Tux and I had been playing. I hit the ball with a handball racket and he catches it in the air. The same routine we had preformed thousands of times. I hit a high ball to him and turned to walk to my car. Finding it strange he did not pass me and jump onto the front seat, I turned to look for him.
He was standing with his head down and coughing. Yes, he had the ball caught in his throat. I ran to him and saliva was pouring from his mouth. I put my hand down his throat and could feel the ball but could not pull it out. I felt he could not last long under these circumstances.
My vet was on the other side of town. Then I remembered seeing an animal hospital behind McDonald’s in Arroyo Grande. I carried Tux and we broke every traffic law going through the Village.

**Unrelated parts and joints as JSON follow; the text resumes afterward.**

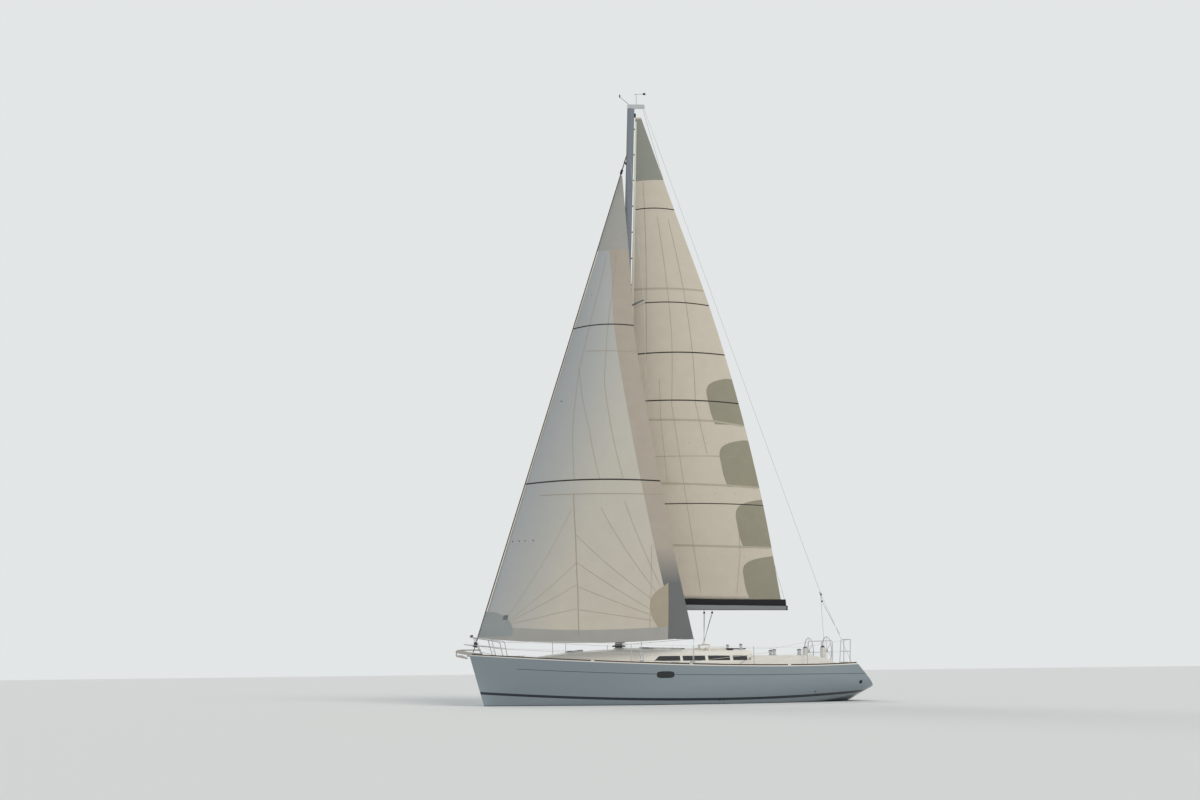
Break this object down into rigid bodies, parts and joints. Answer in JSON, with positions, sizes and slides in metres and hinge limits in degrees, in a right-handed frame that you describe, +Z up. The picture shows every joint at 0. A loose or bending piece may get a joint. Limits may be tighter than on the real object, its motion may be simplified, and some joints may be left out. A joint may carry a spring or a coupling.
{
  "type": "sloop-rigged cruising yacht",
  "caption": "Cruising sloop under full sail, with a fin keel, spade rudder, twin wheels, low coachroof and open stern.",
  "frame": {"origin": "amidships on the centreline at the height of the water", "axes": "+X forward to the bow, +Y to port, +Z up the mast"},
  "size_m": [14.5549, 4.3304, 24.565],
  "materials": {
    "gelcoat": "glossy white gelcoat with a dark boot stripe",
    "deck_white": "satin non-slip moulding",
    "dark_glazing": "dark tinted acrylic",
    "rail_trim": "dark anodised",
    "keel_paint": "painted cast iron",
    "drive_paint": "satin grey",
    "engine_paint": "satin enamel",
    "teak": "oiled",
    "stainless": "polished",
    "black_plastic": "moulded",
    "mast_alloy": "anodised satin",
    "boom_alloy": "anodised satin",
    "sailcloth": "woven laminate",
    "bag_cloth": "dark acrylic canvas",
    "bronze": "cast bronze",
    "lid_glazing": "smoked acrylic"
  },
  "bodies": {
    "hull_body": {"hull": "gelcoat", "hull_windows": "dark_glazing", "deck": "deck_white", "coachroof_windows": "dark_glazing", "toe_rails": "rail_trim", "keel": "keel_paint", "saildrive_leg": "drive_paint", "engine": "engine_paint", "companion_steps": "teak", "washboard": "teak", "hatch_frames": "mast_alloy", "bow_roller": "stainless", "anchor": "stainless", "pulpit": "stainless", "pushpits": "stainless", "stanchions": "stainless", "mooring_cleats": "stainless", "genoa_tracks": "mast_alloy", "winches": "stainless", "mainsheet_traveller": "deck_white", "grab_rails": "stainless", "steering_pedestals": "deck_white", "mast": "mast_alloy", "mast_step": "mast_alloy", "spreaders": "mast_alloy", "shrouds": "stainless", "chainplates": "stainless", "masthead_crane": "mast_alloy", "wind_instruments": "black_plastic", "furling_drum": "black_plastic", "forestay": "mast_alloy", "backstay": "stainless", "genoa": "sailcloth", "mast_brackets": "stainless"},
    "boom_body": {"boom": "boom_alloy", "mainsail": "sailcloth", "sail_bag": "bag_cloth", "vang": "stainless", "boom_blocks": "black_plastic"},
    "rudder_body": {"rudder": "gelcoat"},
    "wheel_port_body": {"wheel_port": "stainless"},
    "wheel_starboard_body": {"wheel_starboard": "stainless"},
    "propeller_body": {"propeller": "bronze"},
    "companion_hatch_body": {"companion_hatch": "lid_glazing"},
    "roof_hatch_fore_body": {"roof_hatch_fore": "lid_glazing"},
    "roof_hatch_aft_body": {"roof_hatch_aft": "lid_glazing"},
    "fore_hatch_body": {"fore_hatch": "lid_glazing"},
    "anchor_locker_lid_body": {"anchor_locker_lid": "deck_white"},
    "seat_locker_lid_port_body": {"seat_locker_lid_port": "deck_white"},
    "seat_locker_lid_starboard_body": {"seat_locker_lid_starboard": "deck_white"}
  },
  "joints": [
    {"name": "boom_swing", "type": "hinge", "parent": "hull_body", "child": "boom_body", "pos_m": [1.61662, 0, 3.3], "axis": [-0.037, 0, 0.9993], "range_deg": [-22, 65]},
    {"name": "rudder_turn", "type": "hinge", "parent": "hull_body", "child": "rudder_body", "pos_m": [-5.2, 0, 0], "axis": [0, 0, 1], "range_deg": [-35, 35]},
    {"name": "wheel_port_turn", "type": "hinge", "parent": "hull_body", "child": "wheel_port_body", "pos_m": [-5.39, 0.9, 1.745], "axis": [1, 0, 0], "range_deg": [-270, 270]},
    {"name": "wheel_starboard_turn", "type": "hinge", "parent": "hull_body", "child": "wheel_starboard_body", "pos_m": [-5.39, -0.9, 1.745], "axis": [1, 0, 0], "range_deg": [-270, 270]},
    {"name": "propeller_turn", "type": "hinge", "parent": "hull_body", "child": "propeller_body", "pos_m": [-2.6, 0, -0.96], "axis": [1, 0, 0], "continuous": true},
    {"name": "companion_hatch_slide", "type": "slide", "parent": "hull_body", "child": "companion_hatch_body", "axis": [1, 0, 0], "range_m": [0, 0.75]},
    {"name": "roof_hatch_fore_open", "type": "hinge", "parent": "hull_body", "child": "roof_hatch_fore_body", "pos_m": [1.08, 0, 1.88], "axis": [0, 1, 0], "range_deg": [0, 80]},
    {"name": "roof_hatch_aft_open", "type": "hinge", "parent": "hull_body", "child": "roof_hatch_aft_body", "pos_m": [-0.02, 0, 1.856], "axis": [0, 1, 0], "range_deg": [0, 80]},
    {"name": "fore_hatch_open", "type": "hinge", "parent": "hull_body", "child": "fore_hatch_body", "pos_m": [3.7, 0, 1.772], "axis": [0, 1, 0], "range_deg": [0, 80]},
    {"name": "anchor_locker_lid_open", "type": "hinge", "parent": "hull_body", "child": "anchor_locker_lid_body", "pos_m": [5.54, 0, 1.6235], "axis": [0, -1, 0], "range_deg": [0, 95]},
    {"name": "seat_locker_lid_port_open", "type": "hinge", "parent": "hull_body", "child": "seat_locker_lid_port_body", "pos_m": [-3.9, 1.145, 1.1803], "axis": [-1, 0, 0], "range_deg": [0, 85]},
    {"name": "seat_locker_lid_starboard_open", "type": "hinge", "parent": "hull_body", "child": "seat_locker_lid_starboard_body", "pos_m": [-3.9, -1.145, 1.1803], "axis": [1, 0, 0], "range_deg": [0, 85]}
  ],
  "couplings": [
    {"joint": "wheel_port_turn", "follows": "rudder_turn", "ratio": 7.7143},
    {"joint": "wheel_starboard_turn", "follows": "rudder_turn", "ratio": 7.7143}
  ]
}
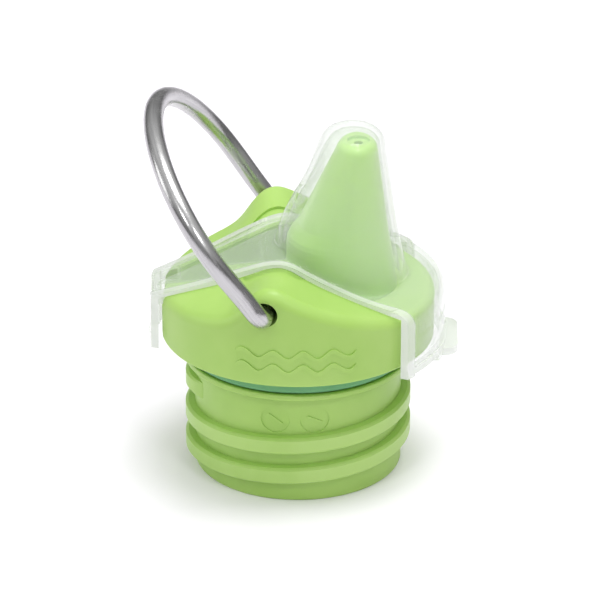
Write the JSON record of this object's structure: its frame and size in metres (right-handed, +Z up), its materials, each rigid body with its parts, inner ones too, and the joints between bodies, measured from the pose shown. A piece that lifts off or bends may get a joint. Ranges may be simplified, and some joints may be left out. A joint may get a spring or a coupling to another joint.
{
  "type": "sippy flask cap",
  "caption": "Screw-in sippy cap for a narrow-mouth drinking flask: threaded plug, two ears, swinging wire bail, soft spout and a clear pull-off dust cover.",
  "frame": {"origin": "centre of the plug's bottom rim, on the thread axis", "axes": "+Z up along the thread axis to the spout, +X to the drinking side and the pull tab, +Y and -Y to the two ears that hold the bail"},
  "size_m": [0.0636, 0.0668, 0.078],
  "materials": {
    "body_plastic": "satin moulded polypropylene",
    "gasket_rubber": "matte silicone",
    "spout_silicone": "soft matte silicone",
    "bail_steel": "brushed",
    "cover_clear": "clear, slightly milky"
  },
  "bodies": {
    "cap": {"cap_body": "body_plastic", "gasket": "gasket_rubber", "spout": "spout_silicone"},
    "bail_handle": {"bail": "bail_steel"},
    "cover": {"dust_cover": "cover_clear"}
  },
  "joints": [
    {"name": "bail_swing", "type": "hinge", "parent": "cap", "child": "bail_handle", "pos_m": [-0.00641, 0, 0.04421], "axis": [0, 1, 0], "range_deg": [-80, 122]},
    {"name": "cover_lift", "type": "slide", "parent": "cap", "child": "cover", "axis": [0, 0, 1], "range_m": [0, 0.034]}
  ]
}
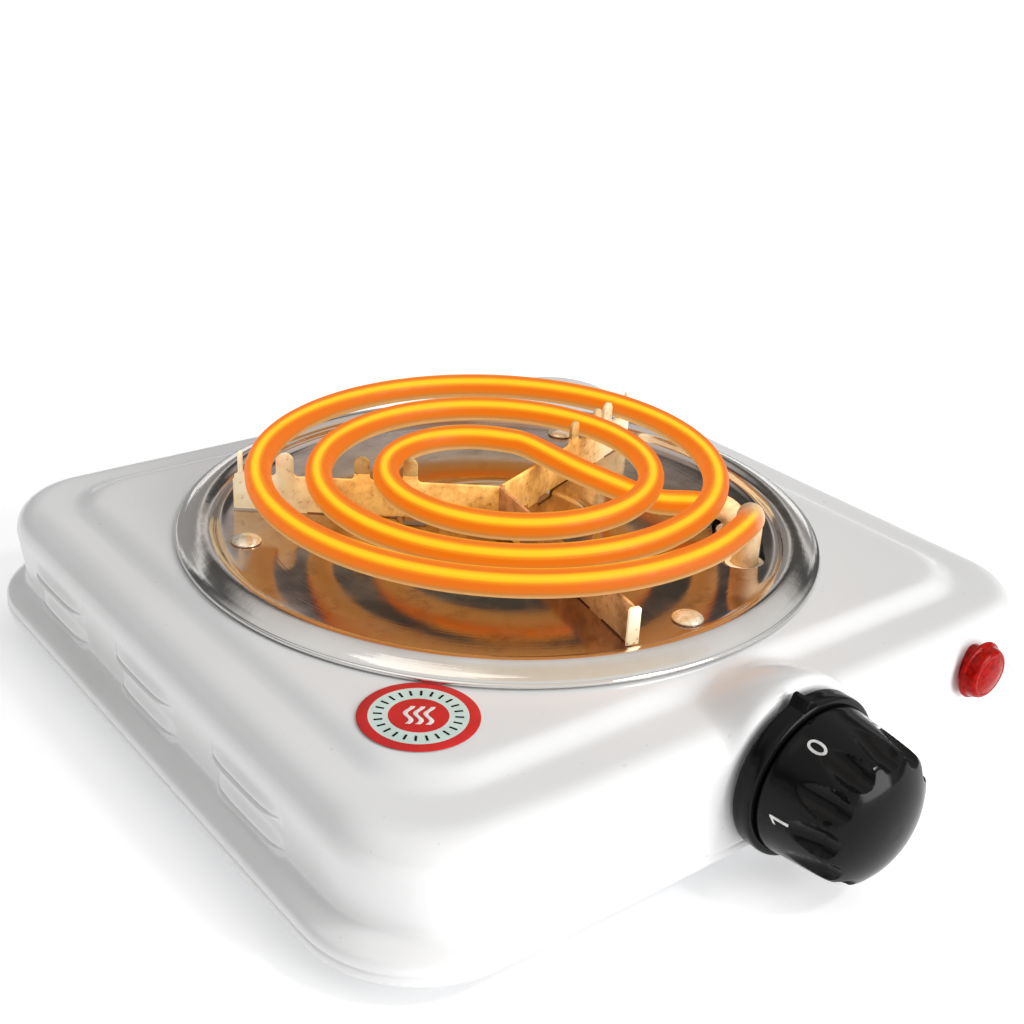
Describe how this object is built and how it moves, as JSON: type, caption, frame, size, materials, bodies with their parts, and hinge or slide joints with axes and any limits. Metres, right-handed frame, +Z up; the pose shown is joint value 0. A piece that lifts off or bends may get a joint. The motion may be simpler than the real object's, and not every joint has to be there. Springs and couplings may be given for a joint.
{
  "type": "hot plate burner",
  "caption": "Square enamelled countertop hot plate with one spiral tubular element over a polished drip pan and a front control knob.",
  "frame": {"origin": "centre of the bounding box on the surface the four feet stand on", "axes": "+Z up; the knob faces -Y; +X to the right seen from the front"},
  "size_m": [0.23, 0.2554, 0.0604],
  "materials": {
    "zinc": "zinc-plated steel",
    "steel": "mill-finished steel sheet",
    "ceramic": "unglazed cream steatite ceramic",
    "brass": "plain brass",
    "bakelite": "glossy black phenolic",
    "rubber": "black rubber",
    "chrome": "bright polished stainless steel",
    "element": "tubular sheathed element, glowing orange",
    "lead_pale": "glass-fibre sleeved wire",
    "lead_tan": "glass-fibre sleeved wire",
    "bulb": "small neon lamp",
    "lens": "translucent red lens",
    "label": "printed round label",
    "enamel": "glossy white vitreous enamel on pressed steel"
  },
  "bodies": {
    "appliance": {"base_plate": "zinc", "blade_pin": "steel", "ceramic_bead_inner": "ceramic", "ceramic_bead_outer": "ceramic", "clamp_screw_inner": "zinc", "clamp_screw_outer": "zinc", "cord_gland": "rubber", "drip_pan": "chrome", "earth_screw": "brass", "element_clamp": "zinc", "fixed_contact": "brass", "foot_back_left": "rubber", "foot_back_right": "rubber", "foot_front_left": "rubber", "foot_front_right": "rubber", "foot_screw_back_left": "zinc", "foot_screw_back_right": "zinc", "foot_screw_front_left": "zinc", "foot_screw_front_right": "zinc", "heat_shield": "zinc", "heating_coil": "element", "knob_bezel": "bakelite", "lamp_clip": "steel", "lead_lamp": "lead_pale", "lead_mains": "lead_tan", "lead_to_block": "lead_pale", "lead_to_switch": "lead_tan", "pan_rivet_front": "steel", "pan_rivet_left": "steel", "pan_rivet_rear": "steel", "pilot_bulb": "bulb", "pilot_lens": "lens", "round_label": "label", "support_arm_rear": "steel", "support_strip_folded": "steel", "switch_block": "ceramic", "switch_frame": "zinc", "switch_screw_left": "zinc", "switch_screw_right": "zinc", "terminal_block": "ceramic", "terminal_pin_inner": "steel", "terminal_pin_outer": "steel", "terminal_screw_live": "brass", "terminal_screw_neutral": "brass", "upper_housing": "enamel"},
    "knob": {"control_knob": "bakelite", "control_spindle": "brass"},
    "blade": {"contact_blade": "brass"}
  },
  "joints": [
    {"name": "knob_turn", "type": "hinge", "parent": "appliance", "child": "knob", "pos_m": [0.001, -0.10355, 0.0255], "axis": [0, 1, 0], "range_deg": [0, 300]},
    {"name": "contact_lift", "type": "hinge", "parent": "appliance", "child": "blade", "pos_m": [-0.029, -0.07875, 0.0305], "axis": [0, -1, 0], "range_deg": [0, 3.9]}
  ],
  "couplings": [
    {"joint": "contact_lift", "follows": "knob_turn", "ratio": 0.012732}
  ]
}
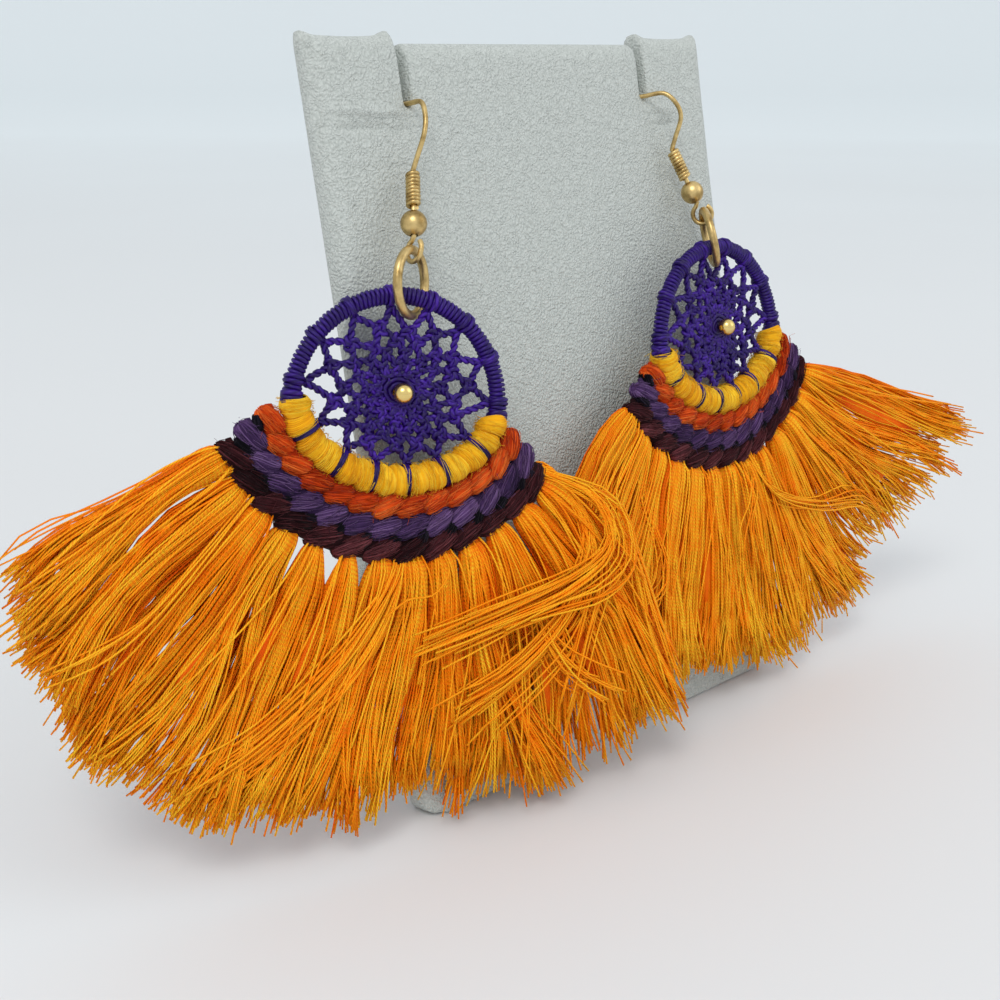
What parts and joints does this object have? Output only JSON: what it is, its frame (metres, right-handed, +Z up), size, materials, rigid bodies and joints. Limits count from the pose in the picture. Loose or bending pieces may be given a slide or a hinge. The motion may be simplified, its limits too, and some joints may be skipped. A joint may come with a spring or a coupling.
{
  "type": "pair of tassel earrings on display stand",
  "caption": "Drop earrings with a knotted dreamcatcher net in a cord-wound hoop, coloured yarn rows and a fanned thread fringe, hung on a padded slotted display stand",
  "frame": {"origin": "on the table, at the middle of the panel's flat lower edge, which rests on it", "axes": "+Z up, +X along the panel to the right of someone facing it, +Y from the panel's face back towards the leg"},
  "size_m": [0.1488, 0.0612, 0.0875],
  "materials": {
    "leatherette": "satin, fine pebbled grain",
    "brass_wire": "matte, aged",
    "brass_bead": "satin",
    "purple_cord": "waxed cord",
    "yellow_yarn": "wool yarn",
    "orange_yarn": "wool yarn",
    "violet_yarn": "wool yarn",
    "maroon_yarn": "wool yarn",
    "fringe_thread": "twisted thread with a soft sheen"
  },
  "bodies": {
    "root": {"stand_panel": "leatherette", "stand_leg": "leatherette", "left_ear_hook": "brass_wire", "left_hook_coil": "brass_wire", "left_hook_ball": "brass_bead", "left_jump_ring": "brass_wire", "left_hoop": "purple_cord", "left_net": "purple_cord", "left_net_bead": "brass_bead", "left_yellow_row": "yellow_yarn", "left_orange_row": "orange_yarn", "left_violet_row": "violet_yarn", "left_maroon_row": "maroon_yarn", "left_fringe": "fringe_thread", "right_ear_hook": "brass_wire", "right_hook_coil": "brass_wire", "right_hook_ball": "brass_bead", "right_jump_ring": "brass_wire", "right_hoop": "purple_cord", "right_net": "purple_cord", "right_net_bead": "brass_bead", "right_yellow_row": "yellow_yarn", "right_orange_row": "orange_yarn", "right_violet_row": "violet_yarn", "right_maroon_row": "maroon_yarn", "right_fringe": "fringe_thread"}
  },
  "joints": []
}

We ran into the office and I yelled, “EMERGENCY MY DOG HAS A BALL STUCK IN HIS THROAT.”
The staff went into action and Tux was taken in to see the vet, Marissa Greenberg. They had to put Tux under to get the ball out. It took about a hour. When he came out he was walking but a bit unstable. This is when I met Marissa.
She explained using a handball with a dog is a no-no. It is too small and becomes very slippery.
I thanked her and gave her a most sincere handshake. I can only say without out the outstanding service of Marissa and the staff at VCA South County Animal Hospital, my best buddy would not be with me today.
As I was about to leave, Marissa asked if she could keep the red ball to put on her desk. I told her I never wanted to see that ball again.
Daivd B. Williams and Tux live in Arroyo Grande. Tux no longer plays with handballs.